■ **Task instructions**
The data must be returned in full and exactly as given.

________________________

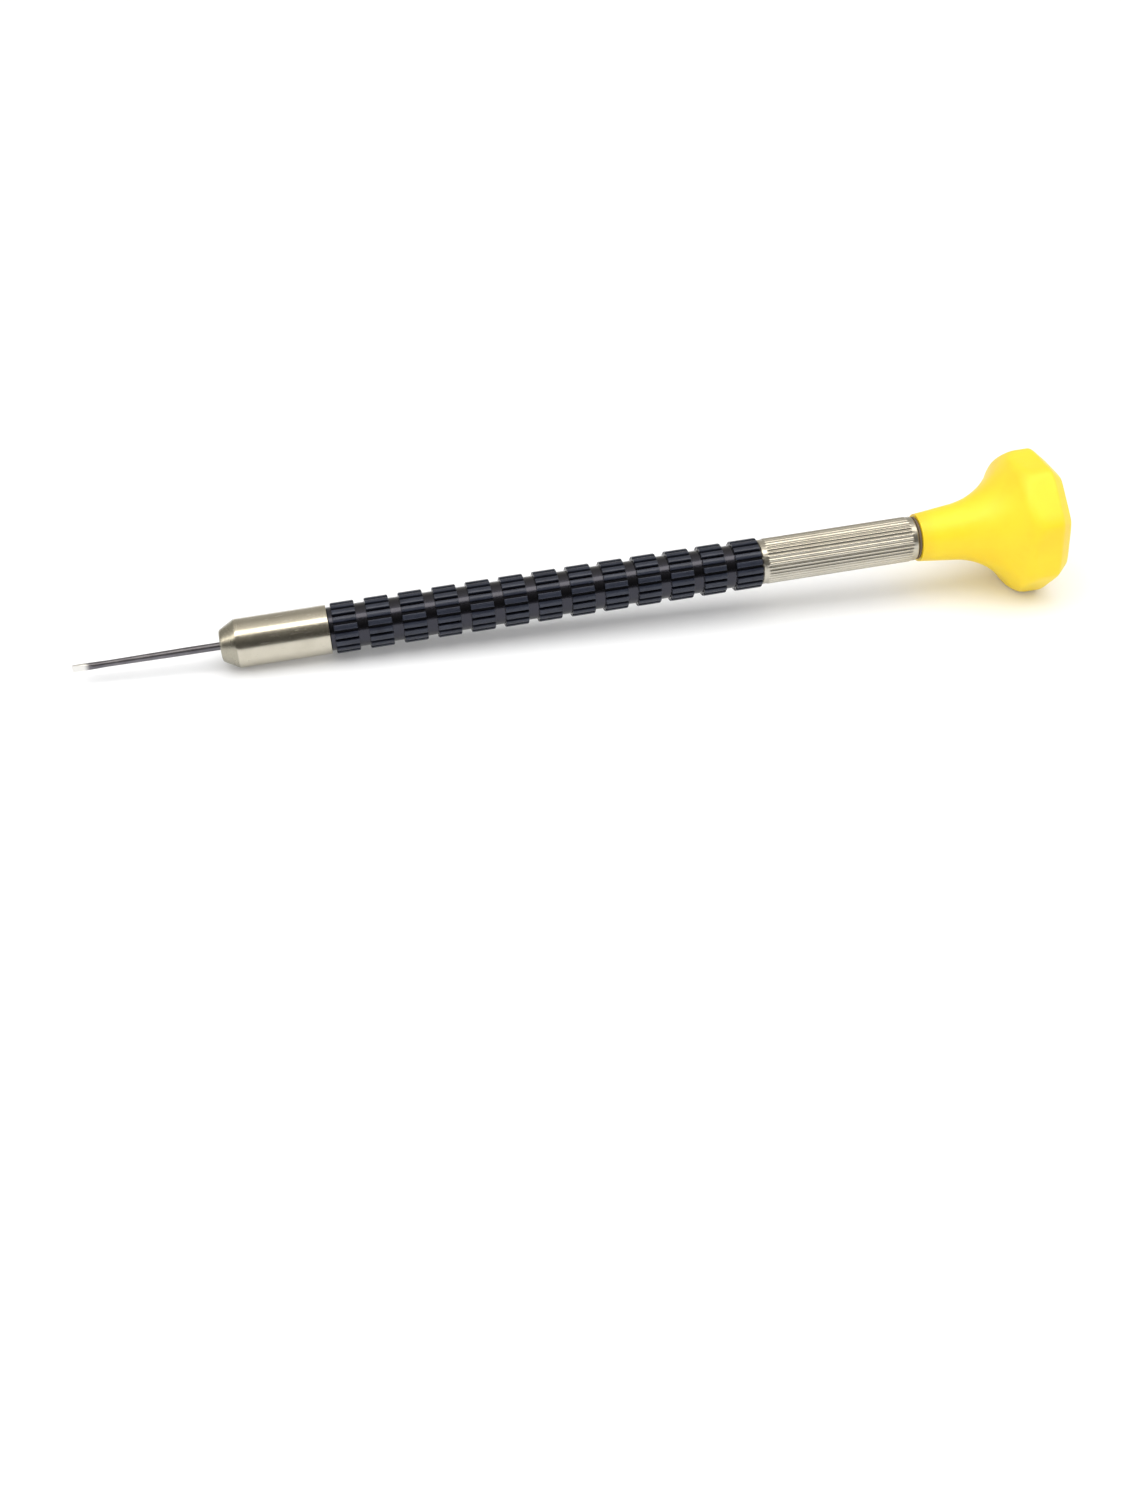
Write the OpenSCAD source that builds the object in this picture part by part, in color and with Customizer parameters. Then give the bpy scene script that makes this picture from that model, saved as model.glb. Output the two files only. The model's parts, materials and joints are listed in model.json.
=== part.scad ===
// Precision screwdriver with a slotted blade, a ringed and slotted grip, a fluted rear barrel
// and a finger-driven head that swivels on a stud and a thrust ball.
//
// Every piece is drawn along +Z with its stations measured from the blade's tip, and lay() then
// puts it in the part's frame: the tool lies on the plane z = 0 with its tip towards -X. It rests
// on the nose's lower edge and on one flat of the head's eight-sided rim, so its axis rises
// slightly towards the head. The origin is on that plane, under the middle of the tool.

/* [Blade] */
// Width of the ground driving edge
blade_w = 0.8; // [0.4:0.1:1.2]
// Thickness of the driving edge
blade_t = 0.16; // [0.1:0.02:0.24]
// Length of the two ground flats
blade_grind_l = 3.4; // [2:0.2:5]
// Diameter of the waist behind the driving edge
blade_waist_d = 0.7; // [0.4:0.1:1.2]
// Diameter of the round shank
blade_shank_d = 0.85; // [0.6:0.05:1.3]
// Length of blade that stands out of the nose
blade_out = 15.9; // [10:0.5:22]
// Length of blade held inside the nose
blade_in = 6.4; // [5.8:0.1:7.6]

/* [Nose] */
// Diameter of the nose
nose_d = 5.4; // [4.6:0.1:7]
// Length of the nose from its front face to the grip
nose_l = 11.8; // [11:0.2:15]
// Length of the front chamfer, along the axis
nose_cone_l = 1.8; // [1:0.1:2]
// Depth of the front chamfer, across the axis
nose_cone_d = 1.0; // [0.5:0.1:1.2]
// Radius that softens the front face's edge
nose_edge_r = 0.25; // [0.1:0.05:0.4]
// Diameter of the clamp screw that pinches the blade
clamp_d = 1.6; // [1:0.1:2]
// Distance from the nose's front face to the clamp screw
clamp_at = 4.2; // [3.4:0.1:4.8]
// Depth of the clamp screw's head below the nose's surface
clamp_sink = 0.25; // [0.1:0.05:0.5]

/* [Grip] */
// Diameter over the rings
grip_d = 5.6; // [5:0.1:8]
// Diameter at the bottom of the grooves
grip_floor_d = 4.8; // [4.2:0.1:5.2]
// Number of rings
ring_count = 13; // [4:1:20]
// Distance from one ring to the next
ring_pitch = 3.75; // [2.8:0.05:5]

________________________

■ **Solved problem**
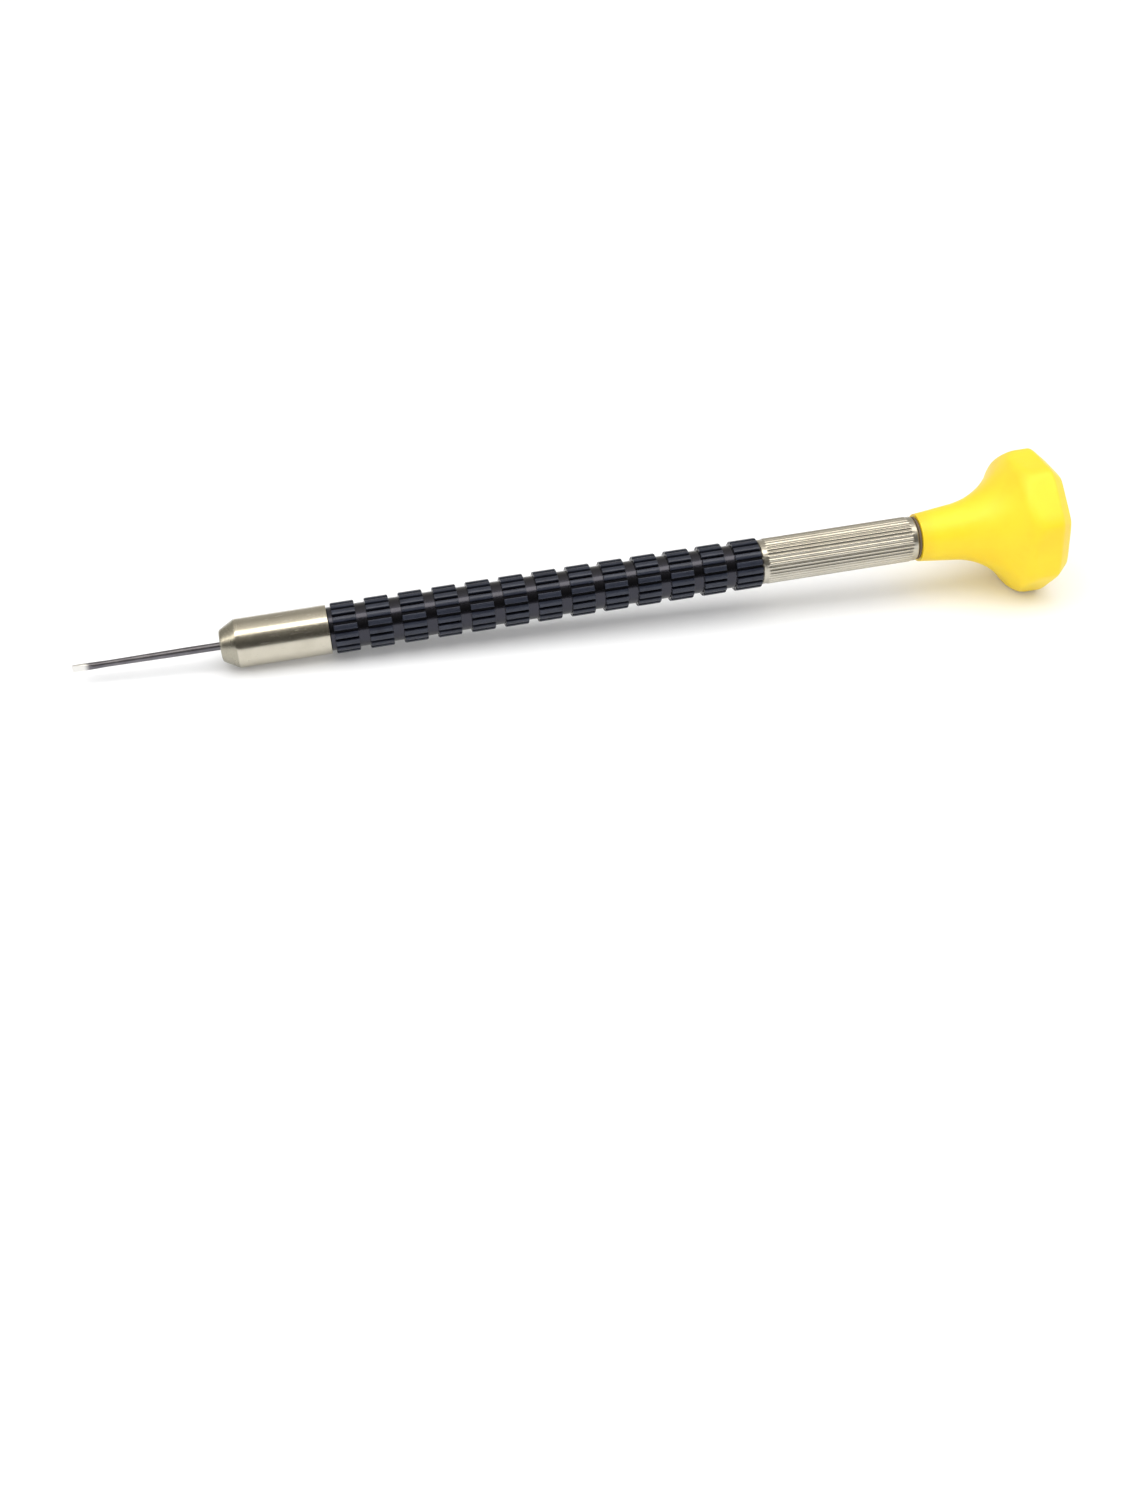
Write the OpenSCAD source that builds the object in this picture part by part, in color and with Customizer parameters. Then give the bpy scene script that makes this picture from that model, saved as model.glb. Output the two files only. The model's parts, materials and joints are listed in model.json.
=== part.scad ===
// Precision screwdriver with a slotted blade, a ringed and slotted grip, a fluted rear barrel
// and a finger-driven head that swivels on a stud and a thrust ball.
//
// Every piece is drawn along +Z with its stations measured from the blade's tip, and lay() then
// puts it in the part's frame: the tool lies on the plane z = 0 with its tip towards -X. It rests
// on the nose's lower edge and on one flat of the head's eight-sided rim, so its axis rises
// slightly towards the head. The origin is on that plane, under the middle of the tool.

/* [Blade] */
// Width of the ground driving edge
blade_w = 0.8; // [0.4:0.1:1.2]
// Thickness of the driving edge
blade_t = 0.16; // [0.1:0.02:0.24]
// Length of the two ground flats
blade_grind_l = 3.4; // [2:0.2:5]
// Diameter of the waist behind the driving edge
blade_waist_d = 0.7; // [0.4:0.1:1.2]
// Diameter of the round shank
blade_shank_d = 0.85; // [0.6:0.05:1.3]
// Length of blade that stands out of the nose
blade_out = 15.9; // [10:0.5:22]
// Length of blade held inside the nose
blade_in = 6.4; // [5.8:0.1:7.6]

/* [Nose] */
// Diameter of the nose
nose_d = 5.4; // [4.6:0.1:7]
// Length of the nose from its front face to the grip
nose_l = 11.8; // [11:0.2:15]
// Length of the front chamfer, along the axis
nose_cone_l = 1.8; // [1:0.1:2]
// Depth of the front chamfer, across the axis
nose_cone_d = 1.0; // [0.5:0.1:1.2]
// Radius that softens the front face's edge
nose_edge_r = 0.25; // [0.1:0.05:0.4]
// Diameter of the clamp screw that pinches the blade
clamp_d = 1.6; // [1:0.1:2]
// Distance from the nose's front face to the clamp screw
clamp_at = 4.2; // [3.4:0.1:4.8]
// Depth of the clamp screw's head below the nose's surface
clamp_sink = 0.25; // [0.1:0.05:0.5]

/* [Grip] */
// Diameter over the rings
grip_d = 5.6; // [5:0.1:8]
// Diameter at the bottom of the grooves
grip_floor_d = 4.8; // [4.2:0.1:5.2]
// Number of rings
ring_count = 13; // [4:1:20]
// Distance from one ring to the next
ring_pitch = 3.75; // [2.8:0.05:5]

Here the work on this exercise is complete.